In a statement, the academy said it has taken immediate steps, including rewriting all of its tests and requiring recruits in the two classes to pass a newly created comprehensive test in order to graduate.

But recruits could be dismissed for serious rule violations and sent back to their respective agencies, who hold sole authority to impose discipline up to termination, the statement said.

Recruits who are dismissed may not return to the academy for three years and cannot work as a police officer without successfully completing the training, making it unlikely their agencies would keep them.

Law-enforcement agencies with a recruit currently enrolled in training have been informed of the investigation and will be told the results, according to the statement.

If investigators determine the study material has circulated in past classes, agencies where the graduates now work will be notified, the statement said.

In that case, only the agencies would have authority over their employees, and they would decide whether to take further steps, including internal investigations.

Recruits likely used the confidential information to narrow their studies and memorize material they knew would be on a test, according to the statement.

But the written exams are only the first in a series of practical tests recruits must master, the statement said.

Once recruits prove their proficiency on initial written tests, they must demonstrate their classroom knowledge through actions carried out in mock scenarios.

After graduating, recruits further undergo three to five months of field training with their agencies, the statement said.

“It is highly unlikely that this compromise of testing materials would enable an unqualified candidate to become a police officer,” the statement said.

Rahr said the academy will no longer give the same tests to each class.

In announcing the cheating investigation, the academy said it was in the process of buying a software program commonly used in higher education that generates new tests for each class with randomly selected questions.

“We should have done this sooner and I regret that,” said Rahr, the former King County sheriff who was hired last year to oversee the academy and the training commission.

She expressed deep disappointment in recruits who used the unauthorized materials or knew about it and didn’t come forward.

The scandal comes at a time when Rahr has pushed dramatic changes at the academy, shifting it from what she terms a warrior approach to a guardian mentality.

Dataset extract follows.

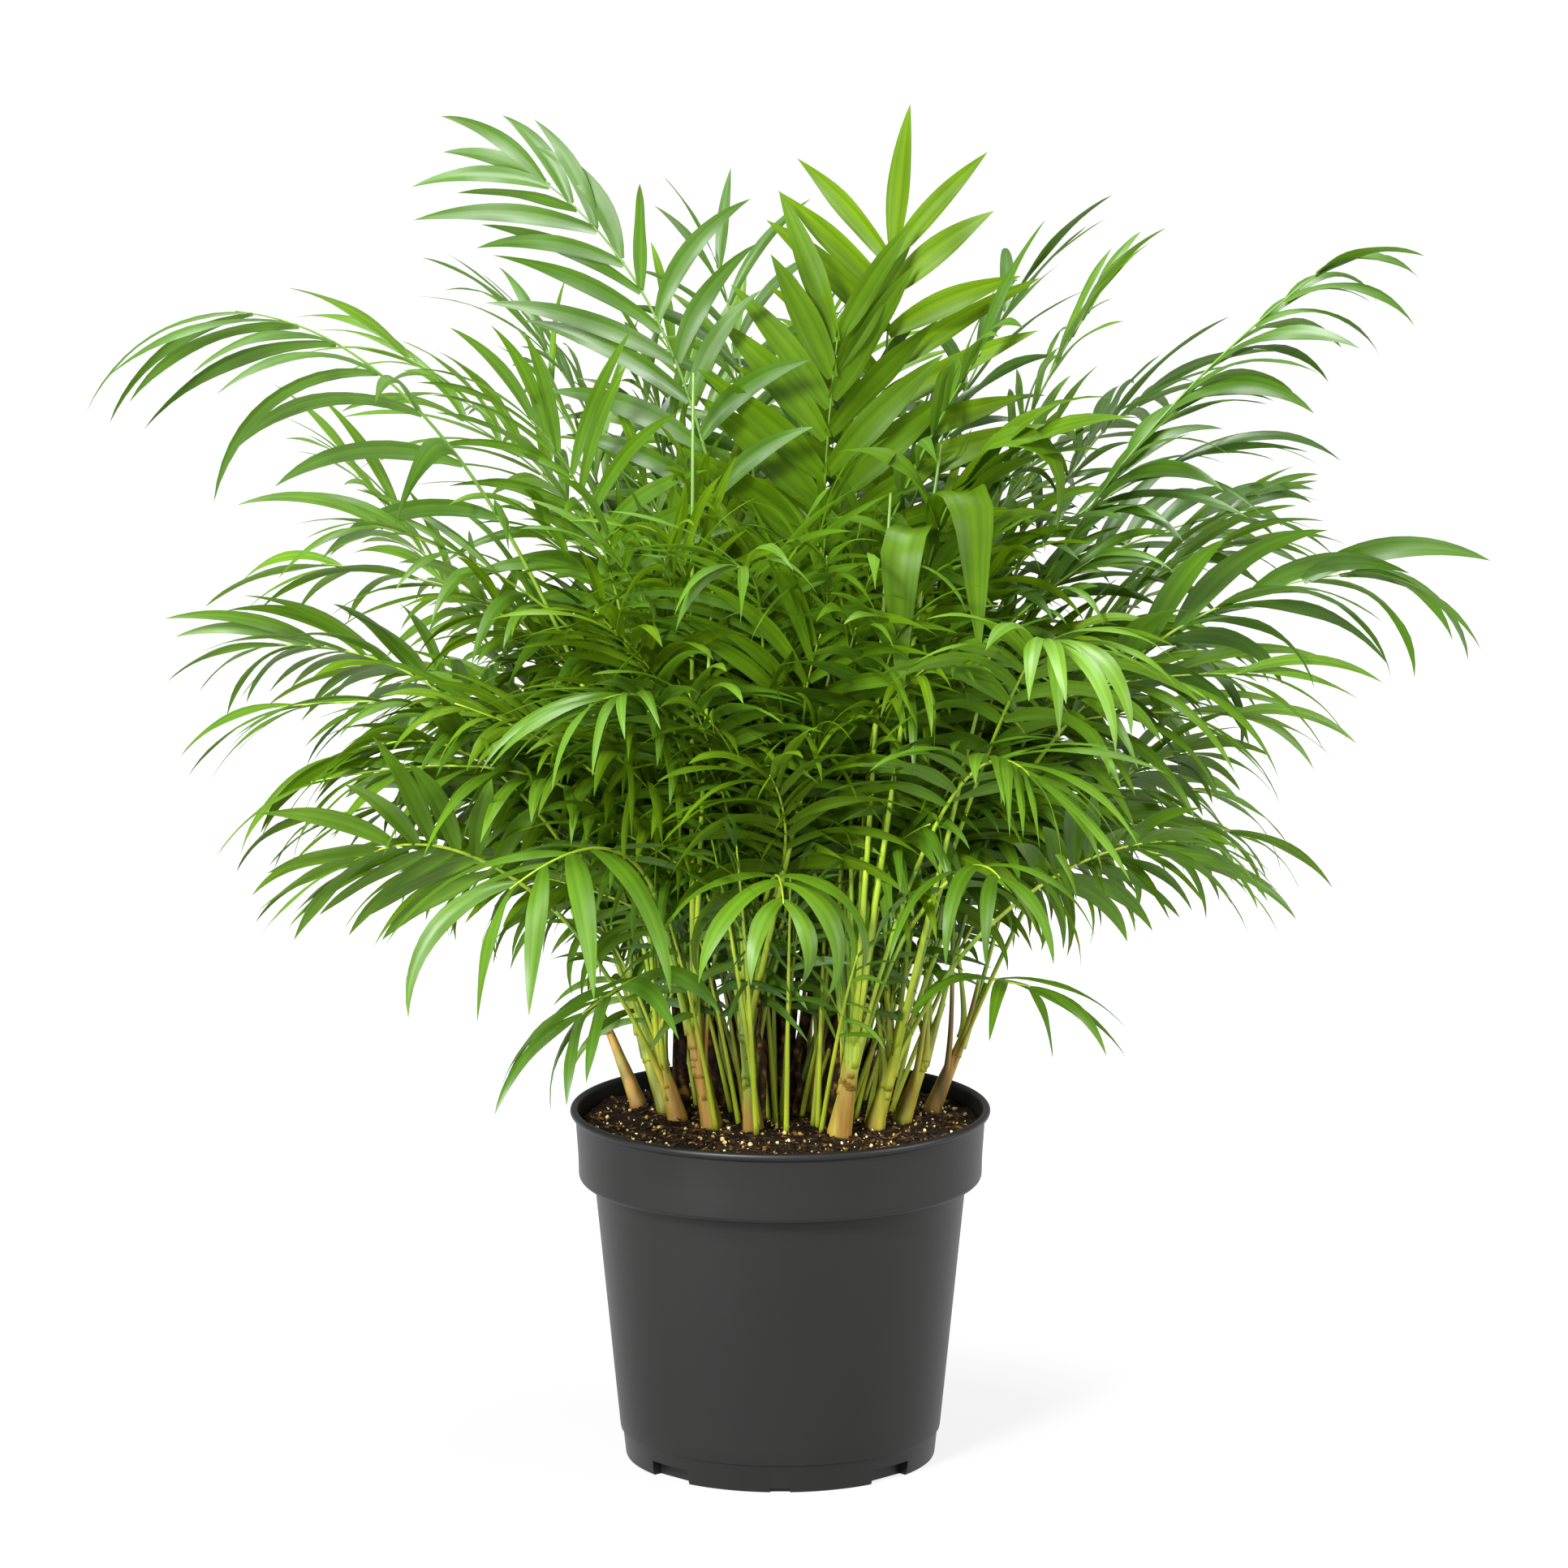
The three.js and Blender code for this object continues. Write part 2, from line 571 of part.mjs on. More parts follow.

Recruits are still taught the basics of police work, but with less military protocol and more emphasis on employing de-escalation techniques, adhering to constitutional requirements and treating citizens with respect and dignity.

The Seattle Times chronicled the changes in a July story, focusing on one class as it underwent 19 weeks of training between January and May.

The cheating investigation is expected to include recruits in the class, although no evidence has emerged to show their involvement.